Do Hank and Peggy Hill confront racism by including the Souphanousinphones in their dinnertime ritual and welcoming them as neighbors? Or do they perpetuate ignorance with their refusal to learn about the history and identity of Laotian Americans? Do the Hills really care about Mack’s experience of discrimination, or are they simply seeking forgiveness from those their comfort marginalizes? Does Dale see John Redcorn’s suffering, or is he perpetually blinded by his desire to remain comfortable and powerful within a pervasive patriarchy?
Mike Judge and Greg Daniels of King of The Hill have created a cultural space in which Americans can ask themselves these questions and wrestle with the answers. The show argues for neither easy racial reconciliation nor for the alleviation of white guilt through a convenient ‘we’re all friends’ morality, but simply presents audiences with real Americans in real situations, and leaves the questions to be pondered upon. Stuart Hall, in his essay “What is this ‘Black’ in Black Popular Culture?” argues that ‘it is only the way in which we represent and imagine ourselves that we come to know how we are constituted and who we are’ (291).

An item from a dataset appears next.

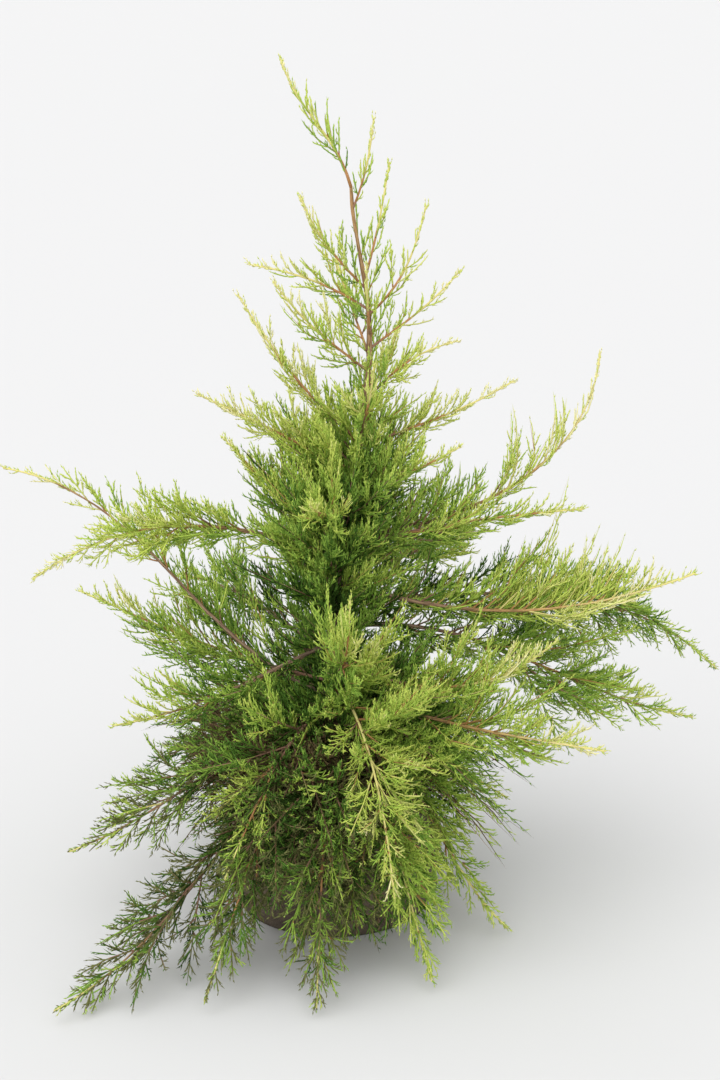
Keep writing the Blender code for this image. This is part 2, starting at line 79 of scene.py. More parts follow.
# %% Place the camera
CAMERA_PLACE = (0.035, -2.43, 1.20)
CAMERA_TILT_DOWN = math.radians(15.9)
LENS_MM = 64.1
LONG_SIDE_MM = 36.0

bpy.ops.object.camera_add(location=CAMERA_PLACE, rotation=(math.pi / 2 - CAMERA_TILT_DOWN, 0, 0))
camera = bpy.context.object
camera.name = "camera"
camera.data.lens = LENS_MM
camera.data.sensor_width = LONG_SIDE_MM
bpy.context.scene.camera = camera
print("the lens is", LENS_MM, "mm")

# %% Light the room
WORLD_COLOUR = (1.0, 1.0, 1.0)
WORLD_STRENGTH = 0.92
SUN_STRENGTH = 1.90
SUN_ANGLE = math.radians(80)
SUN_COMES_FROM = Vector((-0.35, -0.65, 1.0))

world = bpy.data.worlds.new("bright room")
world.use_nodes = True
room = world.node_tree.nodes["Background"]
room.inputs["Color"].default_value = (*WORLD_COLOUR, 1.0)
room.inputs["Strength"].default_value = WORLD_STRENGTH
bpy.context.scene.world = world

bpy.ops.object.light_add(type="SUN", rotation=SUN_COMES_FROM.to_track_quat("Z", "Y").to_euler())
sun = bpy.context.object
sun.name = "soft sun"
sun.data.energy = SUN_STRENGTH
sun.data.angle = SUN_ANGLE
bpy.context.scene.view_settings.view_transform = "Standard"
print("a soft sun of strength", SUN_STRENGTH, "in a room of", WORLD_STRENGTH)

# %% [markdown]
# ## Shader sums in plain Python
# A procedural finish is a small sum: a noise times a stripe, plus a stain. It can be wired by
# hand from Math nodes, but such a net is hard to read. So one small class wraps a socket and
# turns Python's own signs into Math nodes, and one method adds every other node.


# %% Wrap a socket so that Python's signs work on it
class Value:
    """A number that varies over a surface. Sums on it add the Math nodes that they need."""

    def __init__(self, finish, socket):
        self.finish = finish
        self.socket = socket

    def maths(self, operation, *others):
        node = self.finish.node("ShaderNodeMath", {"operation": operation}, self, *others)
        return Value(self.finish, node.outputs[0])

    def __add__(self, other):
        return self.maths("ADD", other)

    def __sub__(self, other):
        return self.maths("SUBTRACT", other)

    def __rsub__(self, other):
        return (self * -1.0) + other

    def __mul__(self, other):
        return self.maths("MULTIPLY", other)

    __radd__ = __add__
    __rmul__ = __mul__

    def clamped(self):
        return self.maths("MINIMUM", 1.0).maths("MAXIMUM", 0.0)


# %% Hold a material while its nodes are wired
class Finish:
    """A material in the making, with the one method that adds its nodes."""

    def __init__(self, name, colour, roughness):
        self.material = bpy.data.materials.new(name)
        self.material.use_nodes = True
        self.tree = self.material.node_tree
        self.shader = self.tree.nodes["Principled BSDF"]
        self.shader.inputs["Base Color"].default_value = (*colour, 1.0)
        self.shader.inputs["Roughness"].default_value = roughness

    def node(self, kind, settings, *inputs):
        """Adds a node: its settings first, then a value or a link for each socket in turn."""
        node = self.tree.nodes.new(kind)
        for key, setting in settings.items():
            setattr(node, key, setting)
        for place, given in enumerate(inputs):
            if given is None:
                continue
            socket = node.inputs[place]
            if isinstance(given, Value):
                self.tree.links.new(given.socket, socket)
            elif hasattr(given, "node"):
                self.tree.links.new(given, socket)
            else:
                socket.default_value = given
        return node

    def attribute(self, name, output="Vector"):
        return self.node("ShaderNodeAttribute", {"attribute_name": name}).outputs[output]

    def stretched(self, vector, scale):
        return self.node("ShaderNodeMapping", {}, vector, None, None, scale).outputs[0]

    def noise(self, vector, scale, detail=3.0, rough=0.55):
        node = self.node("ShaderNodeTexNoise", {}, vector, None, scale, detail, rough)
        return Value(self, node.outputs[0])

    def ramp(self, value, stops):
        node = self.node("ShaderNodeValToRGB", {}, value)
        elements = node.color_ramp.elements
        while len(elements) < len(stops):
            elements.new(0.5)
        for element, (place, colour) in zip(elements, stops):
            element.position = place
            element.color = (*colour, 1.0)
        return node.outputs[0]

    def wire(self, name, socket):
        self.tree.links.new(socket, self.shader.inputs[name])

    def bump(self, height, strength, distance):
        node = self.node("ShaderNodeBump", {}, strength, distance)
        self.tree.links.new(height.socket, node.inputs["Height"])
        self.wire("Normal", node.outputs[0])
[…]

The representations of Laotian Americans in Kahn and his family, of African Americans in Mack, and of Native Americans in John Redcorn are crucially important challenges to the colonial imaginary. But the answers to the critical questions of race, posed by the presence of the underrepresented, fall squarely at the feet of the ideological containers of American racism: white people. We must ask ourselves whether our comfort matters more than the voices of the marginalized, and we must examine and challenge the very foundation on which that comfort is built.